While Ansible is no longer on the cutting edge, it still maintains a significant degree of popularity. Personally, it is one of my favorite tools and was one of the first DevOps tools that I learned to use.

I worked on a myriad of different projects, from creating playbooks from scratch to automate tasks, to building on top of and debugging playbooks required for multi-tiered application deployments.

While I still have a lot to learn, here are my main takeaways so far for writing good Ansible:

Use the Ansible Modules

A lot of people (like myself), first get introduced to Ansible as a way of automating Bash scripts. While this is a great entryway into showing the power of the tool, it can lead to over-reliance of the command or shell modules.
While these modules have their value, it’s better practice to use a dedicated module for the task.

For example, let’s say you need to download a file and update some permissions in it. Here’s an example with shell:

- name: Download latest package
  shell:
      chdir: /tmp
      cmd: wget https://super-awesome-site/super-awesome-file.tar.gz

- name: Change owner of tar file
  shell:
      chdir: /tmp
      cmd: chown admin:admin super-awesome-file.tar.gz

The module is extensible enough where you can change the directory to run the command, but updating the permissions requires a second task. Alternatively, you can combine the commands using the && operator, but it makes the cmd line very long and a bit unwieldy.

Here’s what it looks like when you use the get_url module:

- name: Download latest package
  get_url:
      dest: /tmp
      url: https://super-awesome-site/super-awesome-file.tar.gz
      owner: admin
      group: admin
      timeout: 10

Not does the module give you the ability to download the file and update the permissions in one task, but you can also set a timeout, the http-agent used to download the file, and even validate the file against a checksum all in one task.

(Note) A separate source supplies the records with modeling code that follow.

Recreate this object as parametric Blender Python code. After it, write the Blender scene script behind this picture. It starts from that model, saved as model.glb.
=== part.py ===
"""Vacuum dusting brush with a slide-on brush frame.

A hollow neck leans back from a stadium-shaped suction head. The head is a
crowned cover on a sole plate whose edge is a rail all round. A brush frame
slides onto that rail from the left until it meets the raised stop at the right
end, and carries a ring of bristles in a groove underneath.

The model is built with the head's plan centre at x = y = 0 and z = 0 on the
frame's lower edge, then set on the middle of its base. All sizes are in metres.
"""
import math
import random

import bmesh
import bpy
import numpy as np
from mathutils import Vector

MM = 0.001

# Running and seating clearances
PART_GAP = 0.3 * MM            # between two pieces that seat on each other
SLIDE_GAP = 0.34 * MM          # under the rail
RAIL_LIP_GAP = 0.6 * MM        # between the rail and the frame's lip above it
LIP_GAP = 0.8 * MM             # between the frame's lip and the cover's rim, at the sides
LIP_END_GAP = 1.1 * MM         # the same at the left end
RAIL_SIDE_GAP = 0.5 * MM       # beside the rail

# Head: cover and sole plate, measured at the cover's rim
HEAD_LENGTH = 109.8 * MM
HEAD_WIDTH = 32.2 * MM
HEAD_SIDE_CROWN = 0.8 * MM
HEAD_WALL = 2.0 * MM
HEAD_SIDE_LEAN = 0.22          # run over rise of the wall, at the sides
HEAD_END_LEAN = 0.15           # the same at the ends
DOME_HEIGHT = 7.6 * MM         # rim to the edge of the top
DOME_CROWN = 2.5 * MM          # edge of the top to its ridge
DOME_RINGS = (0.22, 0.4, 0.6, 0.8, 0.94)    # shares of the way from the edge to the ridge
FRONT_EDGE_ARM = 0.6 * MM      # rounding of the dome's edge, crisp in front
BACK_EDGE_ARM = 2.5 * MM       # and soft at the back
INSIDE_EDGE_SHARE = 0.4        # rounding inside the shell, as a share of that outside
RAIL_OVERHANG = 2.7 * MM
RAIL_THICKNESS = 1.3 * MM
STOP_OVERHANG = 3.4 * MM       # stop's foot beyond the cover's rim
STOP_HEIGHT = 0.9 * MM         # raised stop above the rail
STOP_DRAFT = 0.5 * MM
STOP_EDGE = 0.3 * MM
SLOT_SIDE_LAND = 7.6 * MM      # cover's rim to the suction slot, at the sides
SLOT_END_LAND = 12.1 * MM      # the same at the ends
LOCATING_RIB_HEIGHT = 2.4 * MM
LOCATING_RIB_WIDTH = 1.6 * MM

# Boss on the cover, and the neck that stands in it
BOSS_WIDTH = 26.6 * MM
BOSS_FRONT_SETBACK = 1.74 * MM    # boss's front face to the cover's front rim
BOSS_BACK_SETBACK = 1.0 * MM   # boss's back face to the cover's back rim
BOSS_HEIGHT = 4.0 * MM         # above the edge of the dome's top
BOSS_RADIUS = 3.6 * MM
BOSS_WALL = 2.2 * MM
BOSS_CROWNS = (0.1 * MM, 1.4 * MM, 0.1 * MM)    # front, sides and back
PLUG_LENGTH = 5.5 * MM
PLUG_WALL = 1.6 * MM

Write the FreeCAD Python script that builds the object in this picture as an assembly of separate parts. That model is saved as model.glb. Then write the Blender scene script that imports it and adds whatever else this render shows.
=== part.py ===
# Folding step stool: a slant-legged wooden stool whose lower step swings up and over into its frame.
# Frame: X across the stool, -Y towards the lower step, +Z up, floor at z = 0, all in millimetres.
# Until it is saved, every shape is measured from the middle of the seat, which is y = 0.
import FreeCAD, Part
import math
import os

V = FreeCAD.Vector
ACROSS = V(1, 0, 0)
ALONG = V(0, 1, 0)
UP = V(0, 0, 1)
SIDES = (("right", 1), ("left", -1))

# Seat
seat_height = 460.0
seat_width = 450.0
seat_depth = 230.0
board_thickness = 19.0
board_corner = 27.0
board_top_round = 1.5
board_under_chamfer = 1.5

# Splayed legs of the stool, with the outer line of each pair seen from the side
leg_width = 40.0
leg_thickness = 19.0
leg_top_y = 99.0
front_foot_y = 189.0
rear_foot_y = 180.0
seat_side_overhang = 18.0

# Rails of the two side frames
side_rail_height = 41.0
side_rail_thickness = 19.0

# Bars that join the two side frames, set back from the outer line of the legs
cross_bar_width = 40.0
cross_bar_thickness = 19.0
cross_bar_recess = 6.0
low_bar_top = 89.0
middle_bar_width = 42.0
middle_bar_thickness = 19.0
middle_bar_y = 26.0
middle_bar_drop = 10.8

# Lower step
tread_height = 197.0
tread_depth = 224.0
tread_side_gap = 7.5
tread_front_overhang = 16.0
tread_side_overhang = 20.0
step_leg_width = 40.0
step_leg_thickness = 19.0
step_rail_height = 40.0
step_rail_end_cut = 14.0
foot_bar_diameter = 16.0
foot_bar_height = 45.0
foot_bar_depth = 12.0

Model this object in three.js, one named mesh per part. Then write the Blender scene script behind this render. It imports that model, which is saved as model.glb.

Take Advantage of Error Handling

Let’s say you need to check that a service is running:

- name: Check service is running
  service_facts:
  register: services_state

The above task will get all the facts about all of the services on a server and store them in the variable services_state
It can certainly get the job done, but let’s try and be a bit more thorough

- name: Check service is running
  service_facts:
  register: services_state
  until: services_state.ansible_facts.services[my_service].state == 'running'
  retries: 5
  delay: 30
  when: services_state.ansible_facts.services[my_service].state != 'running'
  ignore_errors: yes

The updated task not only stores the state of the services in a variable, but it will retry 5 times (with a 30 second delay in between) if the service is not running on the instance.
This can be helpful if you’re in a situation where the playbook will run repeatedly in an automated fashion. An engineer might be on the instance and temporarily stop the service to perform some quick maintenance or debugging and adding in the retry and delay conditions provides some leeway.

Make Playbooks Repeatable

For the final takeaway, let’s say you’re writing a playbook to download a compressed file and then extract it:

- name: Create directory for project
  file:
    path: /home/admin/work
    state: directory
    owner: admin
    group: admin

- name: Download latest package
  get_url:
      dest: /home/admin/work
      url: https://super-awesome-site/super-awesome-project.tar.gz
      timeout: 10

- name: Extract tar file
  unarchive:
    src: /home/admin/work/super-awesome-project.tar.gz
    dest: /home/admin/work
    remote_src: yes
    owner: admin
    group: admin

- name: Run make on the project
. . .

If you run the above tasks multiple times and have it fail on a task that changes the timestamp on the files, you’ll notice that the new tar files that get downloaded won’t be extracted because, by default, it will check the timestamp and not replace all the files.
There could also be an instance where an engineer could have manually performed some actions.

To cover these bases, you could start the playbook with something as simple as deleting the work directory:

- name: Clean up directory
  file:
    state: absent
    path: /home/admin/work

- name: Create directory for project
  file:
    path: /home/admin/work
    state: directory
    owner: admin
    group: admin
. . . 

Conclusion

To conclude, these are some of the key takeaways that I’ve learned when writing Ansible over the years. Writing concise, clean, and repeatable Ansible playbooks is a solid skill to develop.